O Humano e o Simples
Meu apreço por Fidelio, única ópera de Beethoven, é antigo. Tenho algumas gravações dela e mesmo não tendo nenhum tipo de conhecimento técnico sobre música, me reservo o direito de ter opinião sobre as interpretações (gosto muito de uma do Klemperer). Mas há tempos não pensava no assunto.
Há três dias, entretanto, tive o prazer assistir a uma interpretação algo nova (2004), realizada em Zurique. O prazer maior que encontrei não foi tanto no resultado, mas na reação calorosa do público. Ainda me espanta a sensação que esta obra causa e me alegra saber que quase 200 anos depois ela permanece viva (pelo menos em corações suíços).
Fidelio tem por base uma história muito simples. O herói aprisionado no calabouço por um malvado vilão e a luta de sua leal e corajosa esposa para resgatá-lo.
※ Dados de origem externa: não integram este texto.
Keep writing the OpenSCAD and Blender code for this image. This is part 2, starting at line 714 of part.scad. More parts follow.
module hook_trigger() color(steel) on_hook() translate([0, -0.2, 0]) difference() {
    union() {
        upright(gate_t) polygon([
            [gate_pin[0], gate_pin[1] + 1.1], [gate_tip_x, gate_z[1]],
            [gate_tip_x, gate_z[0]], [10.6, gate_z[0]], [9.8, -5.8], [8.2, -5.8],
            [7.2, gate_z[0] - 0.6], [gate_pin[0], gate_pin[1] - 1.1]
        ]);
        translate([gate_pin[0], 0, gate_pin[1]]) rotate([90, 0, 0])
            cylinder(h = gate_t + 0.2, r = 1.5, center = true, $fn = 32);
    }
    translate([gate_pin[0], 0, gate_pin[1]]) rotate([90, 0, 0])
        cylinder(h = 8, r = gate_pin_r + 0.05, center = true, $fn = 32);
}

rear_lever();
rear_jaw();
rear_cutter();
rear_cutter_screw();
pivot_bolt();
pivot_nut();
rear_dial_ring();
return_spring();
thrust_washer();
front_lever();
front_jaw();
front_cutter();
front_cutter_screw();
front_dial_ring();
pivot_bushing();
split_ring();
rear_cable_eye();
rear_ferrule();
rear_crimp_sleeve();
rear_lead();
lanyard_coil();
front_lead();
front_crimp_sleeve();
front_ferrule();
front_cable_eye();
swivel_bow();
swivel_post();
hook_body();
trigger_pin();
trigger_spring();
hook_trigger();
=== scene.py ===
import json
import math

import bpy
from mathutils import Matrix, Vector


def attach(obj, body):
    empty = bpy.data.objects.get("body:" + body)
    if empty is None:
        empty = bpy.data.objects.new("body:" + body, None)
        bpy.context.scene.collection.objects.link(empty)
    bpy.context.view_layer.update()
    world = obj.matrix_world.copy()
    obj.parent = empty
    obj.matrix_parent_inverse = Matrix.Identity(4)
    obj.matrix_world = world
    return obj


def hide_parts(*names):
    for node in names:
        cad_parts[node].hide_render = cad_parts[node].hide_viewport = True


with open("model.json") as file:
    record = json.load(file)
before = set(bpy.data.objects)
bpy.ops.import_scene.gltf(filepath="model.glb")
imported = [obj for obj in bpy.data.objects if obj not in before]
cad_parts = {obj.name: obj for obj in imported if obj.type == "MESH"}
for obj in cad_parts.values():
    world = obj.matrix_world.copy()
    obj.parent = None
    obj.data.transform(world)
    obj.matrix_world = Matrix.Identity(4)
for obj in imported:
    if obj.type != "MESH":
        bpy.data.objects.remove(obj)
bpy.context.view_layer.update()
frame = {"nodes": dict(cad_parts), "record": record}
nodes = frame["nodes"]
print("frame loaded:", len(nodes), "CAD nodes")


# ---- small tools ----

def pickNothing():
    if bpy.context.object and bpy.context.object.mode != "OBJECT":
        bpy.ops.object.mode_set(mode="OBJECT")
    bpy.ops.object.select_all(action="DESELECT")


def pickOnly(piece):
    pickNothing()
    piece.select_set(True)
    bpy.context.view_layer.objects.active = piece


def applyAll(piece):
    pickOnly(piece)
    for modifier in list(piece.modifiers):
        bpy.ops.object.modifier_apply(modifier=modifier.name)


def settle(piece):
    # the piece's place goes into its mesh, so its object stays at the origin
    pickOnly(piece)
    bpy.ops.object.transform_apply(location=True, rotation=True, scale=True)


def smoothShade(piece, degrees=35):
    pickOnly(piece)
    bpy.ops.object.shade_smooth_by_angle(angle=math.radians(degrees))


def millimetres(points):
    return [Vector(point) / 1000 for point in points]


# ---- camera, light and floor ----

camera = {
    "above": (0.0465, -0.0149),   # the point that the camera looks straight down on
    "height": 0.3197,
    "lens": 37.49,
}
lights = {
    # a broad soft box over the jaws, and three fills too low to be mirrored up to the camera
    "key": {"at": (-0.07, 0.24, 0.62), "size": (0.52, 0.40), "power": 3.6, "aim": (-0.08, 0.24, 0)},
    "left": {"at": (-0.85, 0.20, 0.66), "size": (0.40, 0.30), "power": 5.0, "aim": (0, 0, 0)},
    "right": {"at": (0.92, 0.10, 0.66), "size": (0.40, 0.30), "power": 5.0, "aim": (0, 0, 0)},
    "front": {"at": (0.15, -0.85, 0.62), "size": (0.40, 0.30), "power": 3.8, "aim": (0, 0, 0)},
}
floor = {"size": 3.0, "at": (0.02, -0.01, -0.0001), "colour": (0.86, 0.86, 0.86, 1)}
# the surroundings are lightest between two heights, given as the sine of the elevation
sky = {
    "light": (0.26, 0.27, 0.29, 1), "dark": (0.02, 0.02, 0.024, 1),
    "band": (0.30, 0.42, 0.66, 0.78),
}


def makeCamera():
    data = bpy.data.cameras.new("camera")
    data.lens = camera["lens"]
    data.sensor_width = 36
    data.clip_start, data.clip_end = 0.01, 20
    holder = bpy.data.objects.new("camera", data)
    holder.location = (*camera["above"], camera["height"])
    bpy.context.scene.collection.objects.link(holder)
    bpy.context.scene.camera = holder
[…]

A salvação se dá no último momento, mediante a chegada do ministro, anunciado por um providencial toque de trompete. Como a chegada da cavalaria nos filmes de bang-bang. O tema do resgate era moda na época, a ambientação “bastilhana” também. Os presos são todos injustiçados, todos vítimas da repressão. Tudo à maneira romântica pós-revolução francesa.
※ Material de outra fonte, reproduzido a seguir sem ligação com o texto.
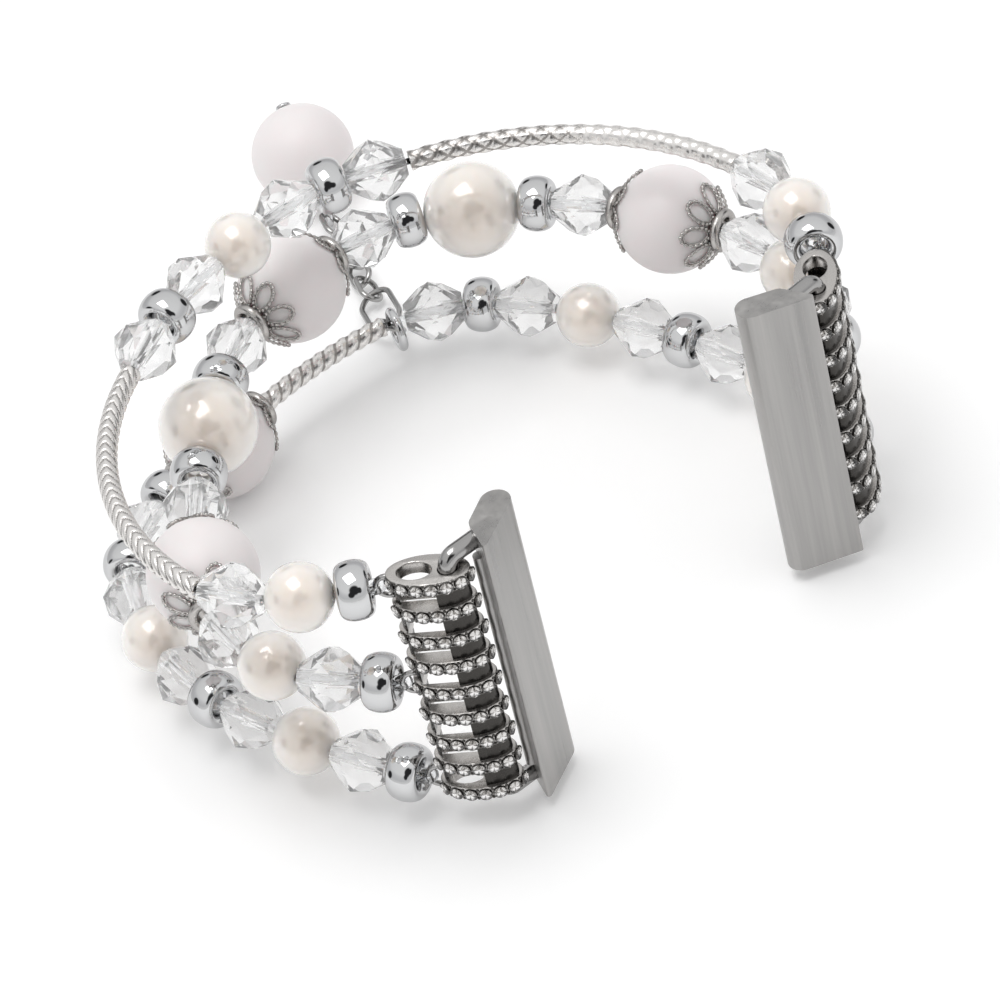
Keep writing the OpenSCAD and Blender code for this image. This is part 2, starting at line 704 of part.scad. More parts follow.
connector();  // left_connector
rhinestones();  // left_rhinestones
lug_bar();  // left_lug_bar
lug_arms();  // left_lug_arms
lug_detent();  // left_lug_detent
right() connector();  // right_connector
right() rhinestones();  // right_rhinestones
right() lug_bar();  // right_lug_bar
right() lug_arms();  // right_lug_arms
right() lug_detent();  // right_lug_detent
cord(rows[0]);  // top_cord
cord(rows[1]);  // middle_cord
cord(rows[2]);  // bottom_cord
rondelles(rows[0]);  // top_rondelles
rondelles(rows[1]);  // middle_rondelles
rondelles(rows[2]);  // bottom_rondelles
crystals(rows[0]);  // top_crystals
crystals(rows[1]);  // middle_crystals
crystals(rows[2]);  // bottom_crystals
pearl(rows[0], places(rows[0], "P")[0], pearl_d);  // top_pearl_1
pearl(rows[0], places(rows[0], "P")[1], pearl_d);  // top_pearl_2
pearl(rows[0], places(rows[0], "P")[2], pearl_d);  // top_pearl_3
pearl(rows[1], places(rows[1], "P")[0], pearl_d);  // middle_pearl_1
pearl(rows[1], places(rows[1], "P")[1], pearl_d);  // middle_pearl_2
pearl(rows[2], places(rows[2], "P")[0], pearl_d);  // bottom_pearl_1
pearl(rows[2], places(rows[2], "P")[1], pearl_d);  // bottom_pearl_2
pearl(rows[2], places(rows[2], "P")[2], pearl_d);  // bottom_pearl_3
pearl(rows[2], places(rows[2], "P")[3], pearl_d);  // bottom_pearl_4
pearl(rows[1], places(rows[1], "B")[0], big_pearl_d);  // big_pearl_1
pearl(rows[1], places(rows[1], "B")[1], big_pearl_d);  // big_pearl_2
color(chrome) bent_tube(rows[0], places(rows[0], "L")[0]);  // top_tube_1
color(chrome) bent_tube(rows[0], places(rows[0], "L")[1]);  // top_tube_2
color(chrome) bent_tube(rows[2], places(rows[2], "T")[0]);  // bottom_tube
stone(rows[1], places(rows[1], "S")[0]);  // middle_stone_1
stone(rows[1], places(rows[1], "S")[1]);  // middle_stone_2
stone(rows[1], places(rows[1], "S")[2]);  // middle_stone_3
stone(rows[2], places(rows[2], "S")[0]);  // bottom_stone
caps(rows[1], places(rows[1], "S")[0]);  // middle_caps_1
caps(rows[1], places(rows[1], "S")[1]);  // middle_caps_2
caps(rows[1], places(rows[1], "S")[2]);  // middle_caps_3
caps(rows[2], places(rows[2], "S")[0]);  // bottom_caps
charm_ring();
chain_link(large_at);  // charm_large_link
/* charm_small_links */ for (i = [0 : len(links) - 1]) if (i != large_at) chain_link(i);
charm_pin();
charm_bead();
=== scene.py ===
# %% [markdown]
# # A beaded watch band
#
# This notebook dresses a bracelet band for a watch: three rows of pearls, cut crystals, chrome rondelles
# and frosted stones on clear elastic, between two ribbed end connectors that are set with rhinestones.
# A packed construction model gives the frame, with every piece in its real place and size in metres.
# The pieces with fine detail are built here over the frame. The lug bars, their arms and their catches
# stay as the frame has them and only get their finish.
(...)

A obra é velha, não é escrita em italiano, não tem nenhuma melodia com o forte apelo popular de uma La donna è mobile. O Pavarotti não costuma cantar Gott! Welch Dunkel hier! Não tem nenhuma flauta mágica, nenhuma rainha da noite. O enredo tem dificuldades, sempre teve. Não tem o brilho genial de um Wagner. O libretto passou por um punhado de autores, a ópera por três versões, até chegar-se à final.
Os ideais expressos no discurso de Fidelio não comovem mais quase ninguém. Quase ninguém acredita no herói incorruptível, agrilhoado por “ousar dizer a verdade”. Quase ninguém acredita na “gentil esposa” guiada pelo “dever do fiel amor conjugal”. O burguês médio dos tempos de hoje é muito cínico.
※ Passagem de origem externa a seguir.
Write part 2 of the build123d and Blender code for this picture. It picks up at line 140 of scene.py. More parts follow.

A decepção e o pessimismo, e o pós-tudo-que-se-passou-de-200-anos-para-cá engendrou não uma, mas várias gerações de céticos amargos que tendem a brindar tais obras com não mais que um risinho irônico.
Beethoven e seu Fidelio: após duas guerras mundiais, guerra fria, anticoncepção hormonal, AIDS, revolução sexual, The Simpsons e descongestionantes nasais tópicos, o que salva esta dupla do completo esquecimento?
Não sei a resposta. Não sei nem mesmo se cabe a pergunta. Sei apenas que este monumento da música de todos os tempos vive, assim como Elis, assim como Elvis. Beatles forever, Fidelio também. Pelo menos na Suíça e desconfio que noutras plagas. E não como mero objeto de apreciação acadêmica. Algumas platéias ainda aplaudem esta obra até a exaustão.
Eu não sei a diferença entre uma clave de sol e uma de fá. Mas Fidelio sempre me agarrou pelo coração, desde o começo. A primeira vez que ouvi, eu nem dispunha de libretto, apenas o contato direto com a música foi suficiente. Geração após geração surgem jovens sensíveis aos ideais desta ópera, incluindo a sua peculiarmente piegas relação com Deus. Por quê?
Um resumo do que penso: qualquer um que já tenha sentido raiva, solidão, desespero, ânsia por liberdade, desejo de justiça, sede de vingança, medo, culpa, amor ingênuo, amor fraternal, amor eterno, inconformidade, esperança, religiosidade ou compaixão corre o risco de cair no truque de Fidelio. Todas estas emoções estão muito bem representadas nesta obra. Beethoven colocou sua música a serviço da estória e fez representar um quadro muito humano de forma simples e direta.
O tipo de trabalho saiu de moda, as emoções não. Os ideais divulgados pela obra também, apesar de tudo, teimam em permanecer.
Alguns bobos, portanto, continuam a encenar Fidelio. Outros tantos seguem aplaudindo. O sangue ainda ferve, o peito ainda aperta, as lágrimas ainda correm. Leonora continua a resgatar o seu Florestan, sempre. De coração para coração.